*MATERIAL FOR THIS EXERCISE*.
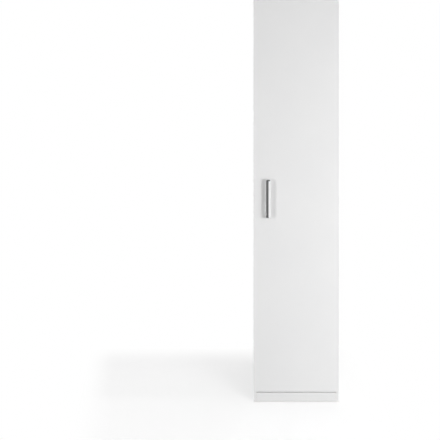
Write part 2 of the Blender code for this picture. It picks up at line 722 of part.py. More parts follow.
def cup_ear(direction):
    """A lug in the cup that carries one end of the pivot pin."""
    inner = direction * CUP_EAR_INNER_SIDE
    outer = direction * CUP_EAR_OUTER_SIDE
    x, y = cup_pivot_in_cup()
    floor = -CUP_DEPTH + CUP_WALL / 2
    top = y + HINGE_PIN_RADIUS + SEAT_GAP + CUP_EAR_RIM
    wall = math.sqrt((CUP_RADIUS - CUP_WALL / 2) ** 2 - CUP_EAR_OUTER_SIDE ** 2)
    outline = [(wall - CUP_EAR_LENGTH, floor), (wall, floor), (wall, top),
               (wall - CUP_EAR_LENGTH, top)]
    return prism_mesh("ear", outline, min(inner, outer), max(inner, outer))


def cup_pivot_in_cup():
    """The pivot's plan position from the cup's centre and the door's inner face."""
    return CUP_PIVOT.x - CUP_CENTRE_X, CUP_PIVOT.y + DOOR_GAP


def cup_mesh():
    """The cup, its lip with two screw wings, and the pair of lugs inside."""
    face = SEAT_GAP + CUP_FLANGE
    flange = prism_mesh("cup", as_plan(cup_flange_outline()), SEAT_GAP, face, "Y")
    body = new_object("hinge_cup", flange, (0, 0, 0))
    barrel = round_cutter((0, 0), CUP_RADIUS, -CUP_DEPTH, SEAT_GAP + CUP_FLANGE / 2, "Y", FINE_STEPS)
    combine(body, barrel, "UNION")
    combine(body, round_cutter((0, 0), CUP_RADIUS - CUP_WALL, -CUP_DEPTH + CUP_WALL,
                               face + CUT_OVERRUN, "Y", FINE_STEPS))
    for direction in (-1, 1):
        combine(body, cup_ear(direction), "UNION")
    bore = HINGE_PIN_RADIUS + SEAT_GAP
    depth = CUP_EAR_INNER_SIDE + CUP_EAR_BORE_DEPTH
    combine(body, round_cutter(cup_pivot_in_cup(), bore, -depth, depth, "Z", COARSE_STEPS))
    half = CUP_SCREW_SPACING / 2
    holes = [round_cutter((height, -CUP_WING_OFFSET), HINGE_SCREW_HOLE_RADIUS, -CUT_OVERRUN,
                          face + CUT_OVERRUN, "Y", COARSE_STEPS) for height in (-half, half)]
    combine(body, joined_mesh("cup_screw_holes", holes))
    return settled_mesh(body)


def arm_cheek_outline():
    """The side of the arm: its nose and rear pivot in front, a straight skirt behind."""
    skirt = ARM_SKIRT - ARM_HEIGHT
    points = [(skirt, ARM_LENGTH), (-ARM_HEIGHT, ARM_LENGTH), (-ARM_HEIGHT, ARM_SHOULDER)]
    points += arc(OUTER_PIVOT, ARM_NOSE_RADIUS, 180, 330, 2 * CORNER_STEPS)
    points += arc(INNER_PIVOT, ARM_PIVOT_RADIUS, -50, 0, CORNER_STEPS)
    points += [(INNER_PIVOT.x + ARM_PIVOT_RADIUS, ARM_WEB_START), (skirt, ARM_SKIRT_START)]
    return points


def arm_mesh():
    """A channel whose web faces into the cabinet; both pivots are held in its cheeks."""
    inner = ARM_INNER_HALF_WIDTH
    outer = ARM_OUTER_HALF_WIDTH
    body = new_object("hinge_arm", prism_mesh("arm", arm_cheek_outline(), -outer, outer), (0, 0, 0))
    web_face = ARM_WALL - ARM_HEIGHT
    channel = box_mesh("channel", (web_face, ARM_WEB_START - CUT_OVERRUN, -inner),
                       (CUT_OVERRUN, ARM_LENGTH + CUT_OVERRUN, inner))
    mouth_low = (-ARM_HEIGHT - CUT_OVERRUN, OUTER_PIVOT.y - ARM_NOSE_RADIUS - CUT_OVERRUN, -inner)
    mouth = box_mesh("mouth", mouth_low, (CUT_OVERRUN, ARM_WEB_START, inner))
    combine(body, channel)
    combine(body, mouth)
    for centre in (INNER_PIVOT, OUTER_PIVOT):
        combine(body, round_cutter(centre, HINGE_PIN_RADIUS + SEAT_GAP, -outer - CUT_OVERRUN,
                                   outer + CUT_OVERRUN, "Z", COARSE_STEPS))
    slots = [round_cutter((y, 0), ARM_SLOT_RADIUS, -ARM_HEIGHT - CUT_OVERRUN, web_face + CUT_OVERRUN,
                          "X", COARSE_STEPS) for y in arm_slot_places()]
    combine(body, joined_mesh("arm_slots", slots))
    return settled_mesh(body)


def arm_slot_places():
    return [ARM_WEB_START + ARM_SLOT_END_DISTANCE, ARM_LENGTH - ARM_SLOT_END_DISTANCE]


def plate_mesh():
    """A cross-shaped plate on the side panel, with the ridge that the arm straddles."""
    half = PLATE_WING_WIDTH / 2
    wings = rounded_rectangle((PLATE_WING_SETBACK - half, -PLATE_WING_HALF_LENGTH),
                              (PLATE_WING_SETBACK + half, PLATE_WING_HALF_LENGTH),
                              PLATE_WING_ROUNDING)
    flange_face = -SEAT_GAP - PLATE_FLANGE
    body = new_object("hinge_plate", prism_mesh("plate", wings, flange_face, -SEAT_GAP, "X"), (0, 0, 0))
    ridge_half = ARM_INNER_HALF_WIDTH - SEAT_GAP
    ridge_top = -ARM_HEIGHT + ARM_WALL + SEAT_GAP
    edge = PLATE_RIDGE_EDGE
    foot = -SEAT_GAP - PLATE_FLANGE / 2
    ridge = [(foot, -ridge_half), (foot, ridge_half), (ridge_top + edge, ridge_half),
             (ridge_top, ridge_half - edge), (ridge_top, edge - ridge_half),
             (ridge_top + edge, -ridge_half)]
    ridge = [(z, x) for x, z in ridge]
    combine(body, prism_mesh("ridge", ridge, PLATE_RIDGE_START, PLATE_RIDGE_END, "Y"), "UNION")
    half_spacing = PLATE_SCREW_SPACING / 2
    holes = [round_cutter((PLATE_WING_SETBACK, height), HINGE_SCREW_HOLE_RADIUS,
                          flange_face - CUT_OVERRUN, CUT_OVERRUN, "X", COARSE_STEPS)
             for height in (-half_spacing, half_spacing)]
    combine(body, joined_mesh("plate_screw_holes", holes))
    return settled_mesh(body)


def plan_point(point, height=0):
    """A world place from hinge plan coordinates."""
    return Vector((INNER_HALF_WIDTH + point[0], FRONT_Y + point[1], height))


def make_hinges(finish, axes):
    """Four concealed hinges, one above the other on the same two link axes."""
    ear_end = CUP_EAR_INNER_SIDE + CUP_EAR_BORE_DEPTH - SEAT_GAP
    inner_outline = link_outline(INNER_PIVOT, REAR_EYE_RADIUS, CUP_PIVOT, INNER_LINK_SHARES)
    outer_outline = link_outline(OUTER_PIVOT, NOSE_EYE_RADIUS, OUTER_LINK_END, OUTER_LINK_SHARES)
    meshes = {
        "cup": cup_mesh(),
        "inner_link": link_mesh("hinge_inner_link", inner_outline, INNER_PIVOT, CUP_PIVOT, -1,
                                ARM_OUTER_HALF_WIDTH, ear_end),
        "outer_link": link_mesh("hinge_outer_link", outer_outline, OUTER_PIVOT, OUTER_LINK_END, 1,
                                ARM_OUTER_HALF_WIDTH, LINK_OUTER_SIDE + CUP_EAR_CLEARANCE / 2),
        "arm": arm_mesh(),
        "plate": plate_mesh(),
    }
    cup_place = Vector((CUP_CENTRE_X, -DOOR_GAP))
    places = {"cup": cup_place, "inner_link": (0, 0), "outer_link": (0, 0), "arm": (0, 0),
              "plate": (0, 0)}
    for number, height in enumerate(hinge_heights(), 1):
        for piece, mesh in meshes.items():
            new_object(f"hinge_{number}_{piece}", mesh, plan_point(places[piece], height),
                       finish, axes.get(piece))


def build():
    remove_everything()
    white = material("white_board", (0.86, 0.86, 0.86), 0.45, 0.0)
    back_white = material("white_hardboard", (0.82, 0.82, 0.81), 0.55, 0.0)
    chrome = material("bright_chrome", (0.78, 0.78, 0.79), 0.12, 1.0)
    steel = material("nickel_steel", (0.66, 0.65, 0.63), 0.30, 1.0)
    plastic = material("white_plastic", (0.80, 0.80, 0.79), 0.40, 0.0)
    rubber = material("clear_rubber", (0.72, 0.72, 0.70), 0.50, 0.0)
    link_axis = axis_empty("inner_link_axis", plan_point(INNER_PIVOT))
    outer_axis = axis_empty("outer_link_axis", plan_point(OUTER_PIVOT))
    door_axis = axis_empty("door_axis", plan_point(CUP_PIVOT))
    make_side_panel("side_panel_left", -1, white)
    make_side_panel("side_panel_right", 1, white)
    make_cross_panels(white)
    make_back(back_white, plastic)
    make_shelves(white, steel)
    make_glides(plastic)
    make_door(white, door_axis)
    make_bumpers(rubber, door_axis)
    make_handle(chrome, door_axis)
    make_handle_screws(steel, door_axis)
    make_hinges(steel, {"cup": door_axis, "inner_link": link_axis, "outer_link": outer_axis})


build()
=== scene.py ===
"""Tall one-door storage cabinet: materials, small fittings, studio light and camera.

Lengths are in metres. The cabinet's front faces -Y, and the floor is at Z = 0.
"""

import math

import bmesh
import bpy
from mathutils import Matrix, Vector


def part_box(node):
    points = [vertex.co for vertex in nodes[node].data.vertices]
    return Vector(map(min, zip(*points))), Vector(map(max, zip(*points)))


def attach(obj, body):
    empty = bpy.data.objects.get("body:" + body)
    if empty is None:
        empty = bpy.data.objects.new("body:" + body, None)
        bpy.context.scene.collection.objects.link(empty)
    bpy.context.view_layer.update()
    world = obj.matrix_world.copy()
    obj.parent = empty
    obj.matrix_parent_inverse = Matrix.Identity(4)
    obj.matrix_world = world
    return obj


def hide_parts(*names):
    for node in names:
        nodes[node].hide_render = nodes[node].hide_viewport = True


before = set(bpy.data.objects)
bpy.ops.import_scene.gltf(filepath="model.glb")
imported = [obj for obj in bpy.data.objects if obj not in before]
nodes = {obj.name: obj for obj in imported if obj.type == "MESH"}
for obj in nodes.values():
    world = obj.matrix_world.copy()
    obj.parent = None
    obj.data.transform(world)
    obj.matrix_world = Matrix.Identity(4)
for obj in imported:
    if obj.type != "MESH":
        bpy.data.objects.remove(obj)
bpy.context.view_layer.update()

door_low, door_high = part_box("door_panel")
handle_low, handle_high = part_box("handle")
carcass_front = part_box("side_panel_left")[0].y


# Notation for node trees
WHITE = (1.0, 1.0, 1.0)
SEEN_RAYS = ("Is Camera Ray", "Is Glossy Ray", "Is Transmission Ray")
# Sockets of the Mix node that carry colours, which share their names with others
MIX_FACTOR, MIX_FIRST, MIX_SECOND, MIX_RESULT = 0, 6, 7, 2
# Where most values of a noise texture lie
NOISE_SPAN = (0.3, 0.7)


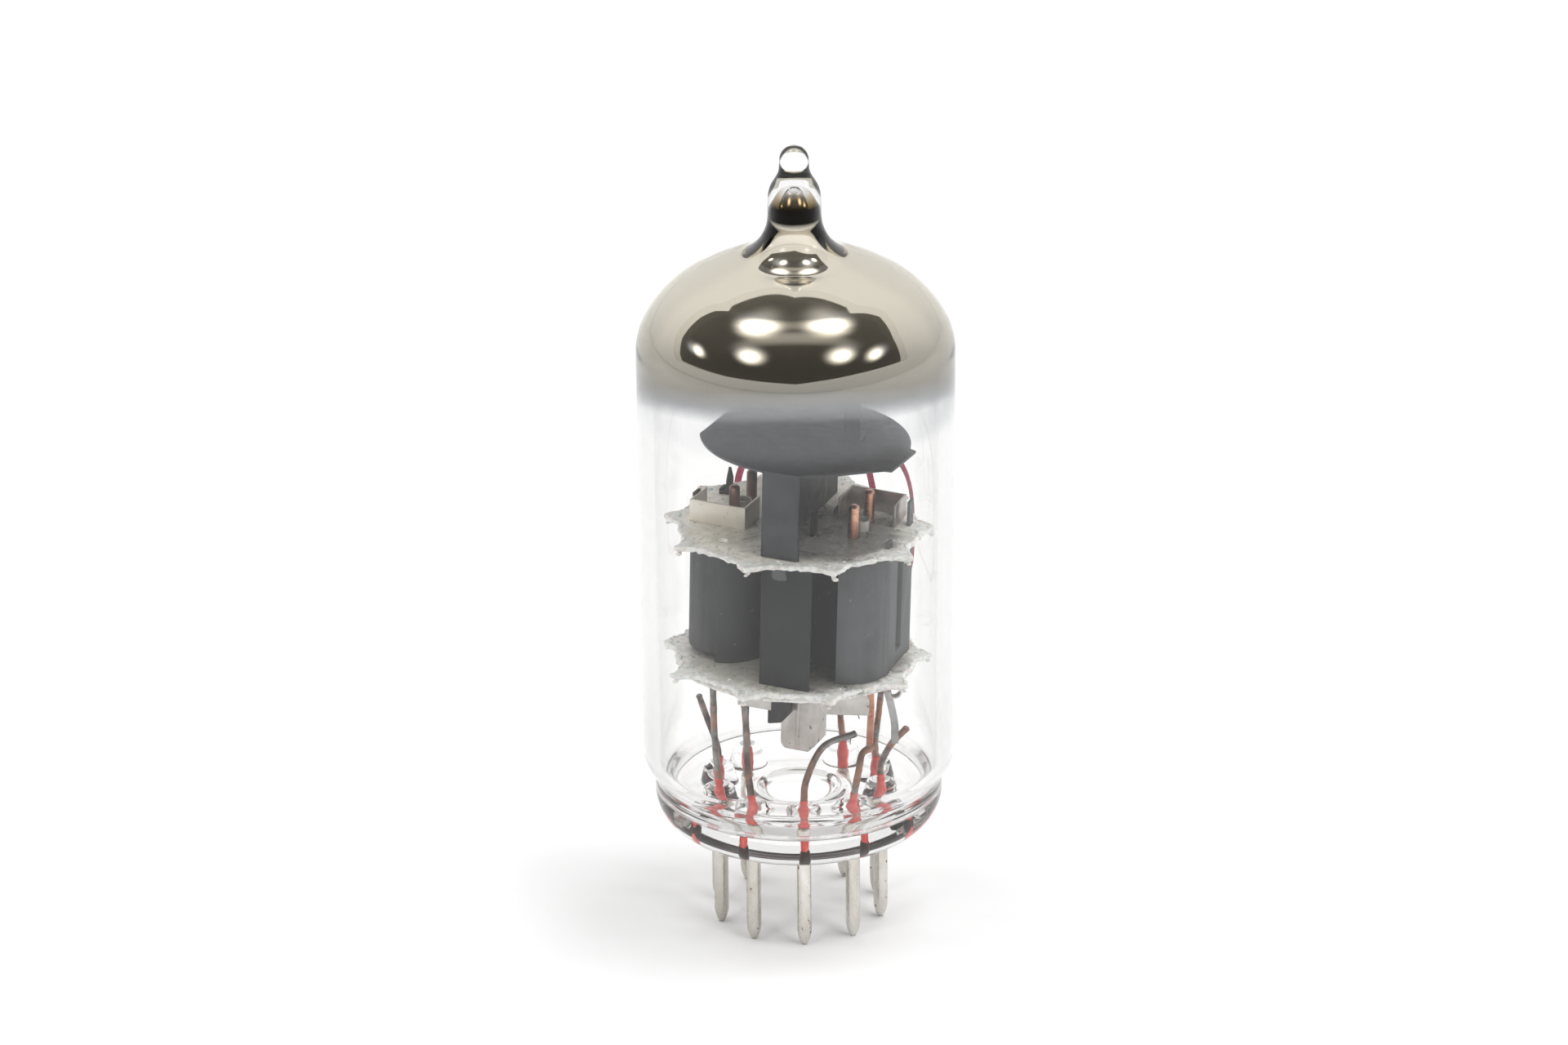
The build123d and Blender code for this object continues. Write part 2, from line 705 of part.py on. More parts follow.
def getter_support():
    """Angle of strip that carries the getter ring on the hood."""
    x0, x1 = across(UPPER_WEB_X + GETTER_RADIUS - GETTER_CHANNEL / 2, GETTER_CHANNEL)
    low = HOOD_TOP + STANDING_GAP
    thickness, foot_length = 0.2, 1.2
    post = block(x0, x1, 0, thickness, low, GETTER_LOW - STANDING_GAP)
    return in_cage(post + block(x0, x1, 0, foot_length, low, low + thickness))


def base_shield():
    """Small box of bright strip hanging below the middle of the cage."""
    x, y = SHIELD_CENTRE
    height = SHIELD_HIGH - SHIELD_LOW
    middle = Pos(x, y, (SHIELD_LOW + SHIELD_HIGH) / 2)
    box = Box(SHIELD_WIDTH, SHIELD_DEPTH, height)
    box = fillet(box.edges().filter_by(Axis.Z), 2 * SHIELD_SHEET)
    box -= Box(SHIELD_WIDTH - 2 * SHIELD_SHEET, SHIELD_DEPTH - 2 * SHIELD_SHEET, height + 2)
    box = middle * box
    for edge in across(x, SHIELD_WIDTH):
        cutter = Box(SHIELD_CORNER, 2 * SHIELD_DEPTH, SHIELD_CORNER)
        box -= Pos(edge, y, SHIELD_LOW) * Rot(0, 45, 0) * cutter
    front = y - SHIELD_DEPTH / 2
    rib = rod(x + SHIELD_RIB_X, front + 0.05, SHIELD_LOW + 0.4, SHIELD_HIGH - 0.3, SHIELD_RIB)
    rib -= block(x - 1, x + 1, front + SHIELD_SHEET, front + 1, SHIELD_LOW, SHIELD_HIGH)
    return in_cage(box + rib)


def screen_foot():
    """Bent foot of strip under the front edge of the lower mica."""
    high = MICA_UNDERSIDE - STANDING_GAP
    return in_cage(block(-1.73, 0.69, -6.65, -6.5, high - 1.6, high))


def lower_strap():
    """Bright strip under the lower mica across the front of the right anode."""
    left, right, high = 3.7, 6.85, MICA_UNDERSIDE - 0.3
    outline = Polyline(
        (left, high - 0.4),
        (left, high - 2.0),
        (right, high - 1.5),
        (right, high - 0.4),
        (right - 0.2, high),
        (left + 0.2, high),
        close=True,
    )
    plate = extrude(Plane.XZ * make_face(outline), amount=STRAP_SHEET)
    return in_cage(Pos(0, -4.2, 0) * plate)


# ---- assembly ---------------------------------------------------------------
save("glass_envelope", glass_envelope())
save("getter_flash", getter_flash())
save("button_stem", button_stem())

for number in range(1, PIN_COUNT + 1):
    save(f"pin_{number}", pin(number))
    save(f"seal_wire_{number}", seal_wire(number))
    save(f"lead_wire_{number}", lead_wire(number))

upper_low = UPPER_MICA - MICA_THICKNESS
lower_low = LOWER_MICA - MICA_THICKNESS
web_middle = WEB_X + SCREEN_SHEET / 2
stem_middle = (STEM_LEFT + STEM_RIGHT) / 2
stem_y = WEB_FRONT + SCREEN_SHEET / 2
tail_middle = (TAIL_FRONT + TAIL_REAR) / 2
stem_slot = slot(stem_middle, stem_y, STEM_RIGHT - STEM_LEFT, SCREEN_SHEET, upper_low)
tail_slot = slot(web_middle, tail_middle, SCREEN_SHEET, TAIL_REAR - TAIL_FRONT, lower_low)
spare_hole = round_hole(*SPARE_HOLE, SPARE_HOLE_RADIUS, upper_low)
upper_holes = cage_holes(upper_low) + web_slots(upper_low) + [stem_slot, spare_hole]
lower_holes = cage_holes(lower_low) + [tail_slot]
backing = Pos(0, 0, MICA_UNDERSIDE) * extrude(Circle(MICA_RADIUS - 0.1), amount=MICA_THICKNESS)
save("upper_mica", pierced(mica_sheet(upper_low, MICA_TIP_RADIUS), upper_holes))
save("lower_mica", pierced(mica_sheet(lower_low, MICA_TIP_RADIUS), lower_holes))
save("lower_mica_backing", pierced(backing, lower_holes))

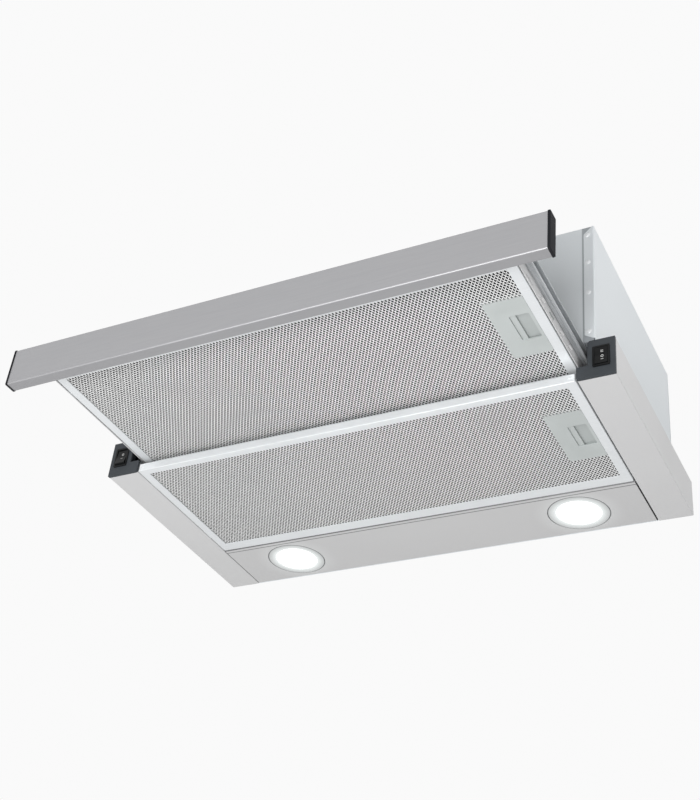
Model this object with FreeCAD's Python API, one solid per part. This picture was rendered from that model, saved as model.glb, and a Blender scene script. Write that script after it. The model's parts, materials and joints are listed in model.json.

*WORK TO BE COMPLETED*. Above are the records; from them, give again exactly the lines from the one containing "make_handle_screws(steel, door_axis)" through the one containing "zip(*points))), Vector(map(max, zip(*points)))", both included.

*RESPONSE FOR THIS EXERCISE*.
    make_handle_screws(steel, door_axis)
    make_hinges(steel, {"cup": door_axis, "inner_link": link_axis, "outer_link": outer_axis})


build()
=== scene.py ===
"""Tall one-door storage cabinet: materials, small fittings, studio light and camera.

Lengths are in metres. The cabinet's front faces -Y, and the floor is at Z = 0.
"""

import math

import bmesh
import bpy
from mathutils import Matrix, Vector


def part_box(node):
    points = [vertex.co for vertex in nodes[node].data.vertices]
    return Vector(map(min, zip(*points))), Vector(map(max, zip(*points)))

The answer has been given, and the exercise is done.